'The Ordeal of Jacobo Timerman': a Bill Moyers interview
| New York
The legacy of Bill Moyers lingers on at Public Broadcasting Service. PBS is still reacting to the imminent departure of Mr. Moyers for what now seems to him to be the greener pastures of commercial TV on CBS. But his final WNET/NY programs continue to enlighten television viewers (until the end of June , when the "Bill Moyers Journal" concludes).
What may prove one of the most important of recent television interviews airs this week: "The Ordeal of Jacobo Timerman" (PBS, Friday, 9-10 p.m., check local listings for time and repeats).
Under the compassionate and understanding questioning of Mr. Moyers, Argentine newspaper publisher Jacobo Timerman compellingly describes a Kafkaesque ordeal as one of the thousands of Argentines who are said to have "disappeared" into illegal captivity in the past few years.
Although the final edited telecast was not ready at deadline time, I was provided with a full transcript which made as reading as horrifying as Mr. Timerman's book, "Prisoner Without A Name, Cell Without A Number" published this month (it appeared in "The New Yorker" earlier).
Accused of being a Jewish Zionist, Mr. Timerman explains how helpless he felt , since that identification alone seemed to constitute a crime in the eyes of his torturers.
Mr. Moyers questions Timerman about the silence of Jewish leaders in Buenos Aires, and the Argentine accuses the Jewish leadership of using the same evasive language that they used in Germany in 1934, trying "to compromise with reality."

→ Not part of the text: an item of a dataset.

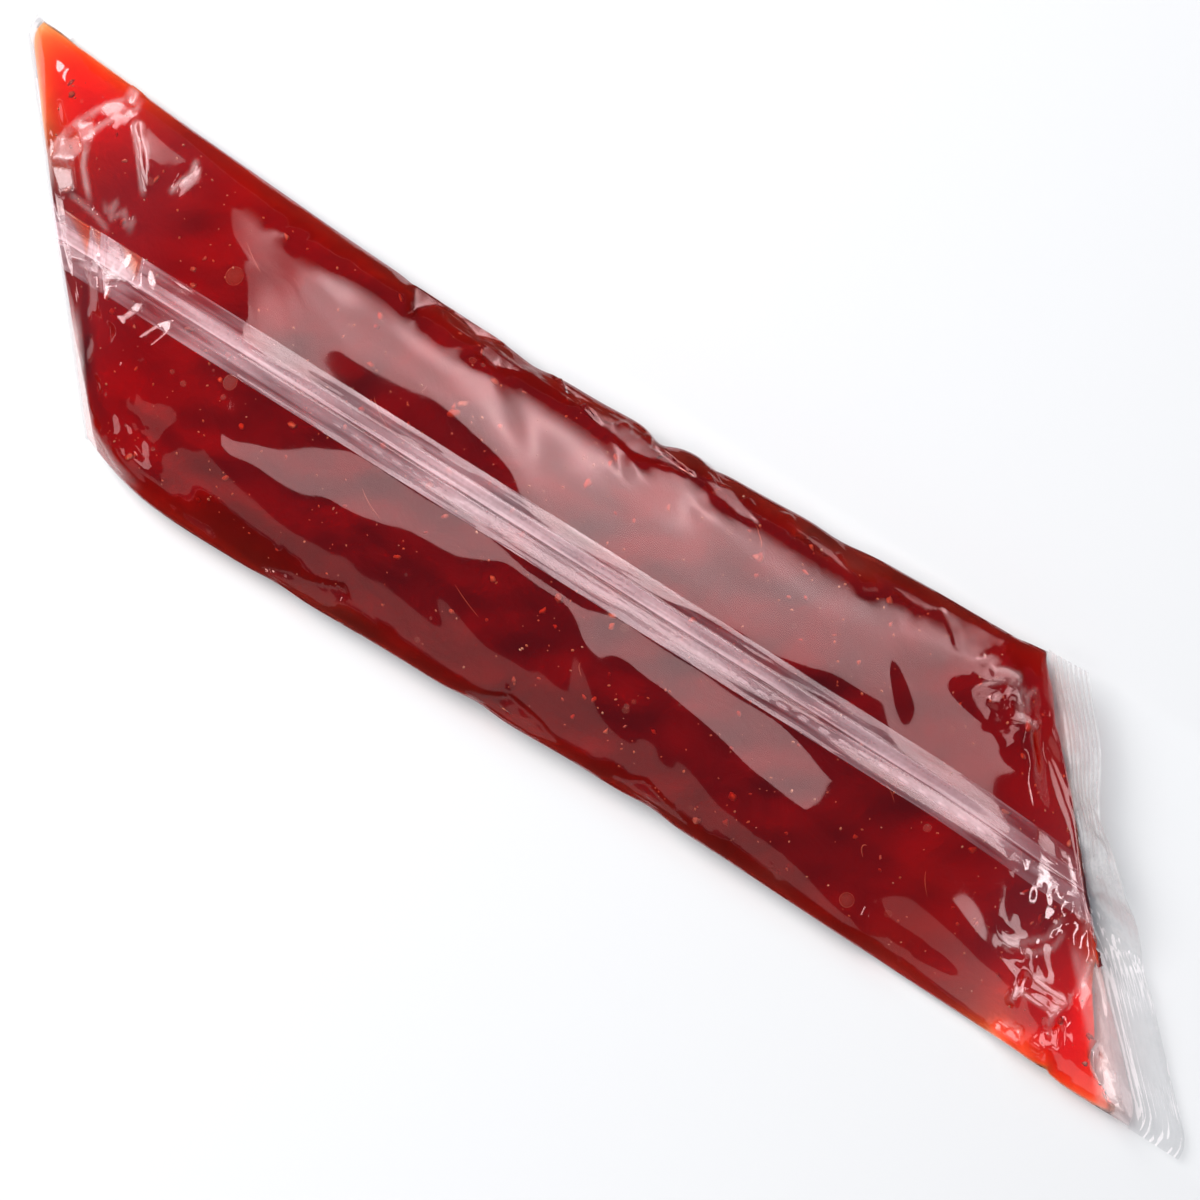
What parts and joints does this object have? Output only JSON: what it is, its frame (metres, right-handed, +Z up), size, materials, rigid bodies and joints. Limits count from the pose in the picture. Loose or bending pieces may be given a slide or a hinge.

He insists, however, that it is not only Jews who are the victims, but others as well. "Remember what Pastor [Martin] Niemoller said in Germany: 'First the Nazis came for the Communists and I was silent because I wasn't a Communist. Then they came after the labor union leaders, and I was silent because I wasn't a labor leader. Then they came for the Jews, and I was silent because I wasn't a Jew. Then they came after the Catholics, and I was silent because I wasn't a Catholic. Finally they came after me, and there was nobody left to speak out.'"
In broken but still poetic English, Mr. Timerman appeals to the people of North America to reject what he considers Washington's new policy of silence about human rights among its allies.
"This quiet diplomacy, this is a way of silence. What you are trying to do is to say that it is better to have an anticommunist [ally], a killer, than to have human rights and democracy in Argentina. . . . You are saying in Washington now, through Gen. Alexander Haig, . . . that the only thing you care [about] is anti-communism. That was the position of Hitler. This is why the world was silent when Hitler came to power in the first years. . . . They [the new administration] are trying to destroy the ideologym of human rights, not the policym of human rights. And this is quite different."
But the Reagan administration maintains that its quiet diplomacy -- far from accepting human-rights violations -- is the most effective way of opposing the kind of abuses described by Mr. Timerman.
Mr. Timerman is very disturbed about the apparent link between Libyan Gen. Muammar al-Qadaffi, who wants to manufacture nuclear weapons, and Argentina's Gen. Roberto Eduardo Viola. "Something is going on between Libya and Argentina, and it must be the same nuclear story."
At the conclusion, Mr. Timerman says: "For the first time after the Marshall Plan, you [the US] captured the imagination of the world with your human-rights policy. And the peoples of the world, the people of the Soviet Union; the people of Argentina and South Korea and the black people of South Africa; everybody. Why are you surrendering this? Why are you destroying this? I don't understand."
Thus, this gentle, haunted man converts what could have been a horrifying tale of torture and degradation into an unforgettable, uplifting clario n call of warning.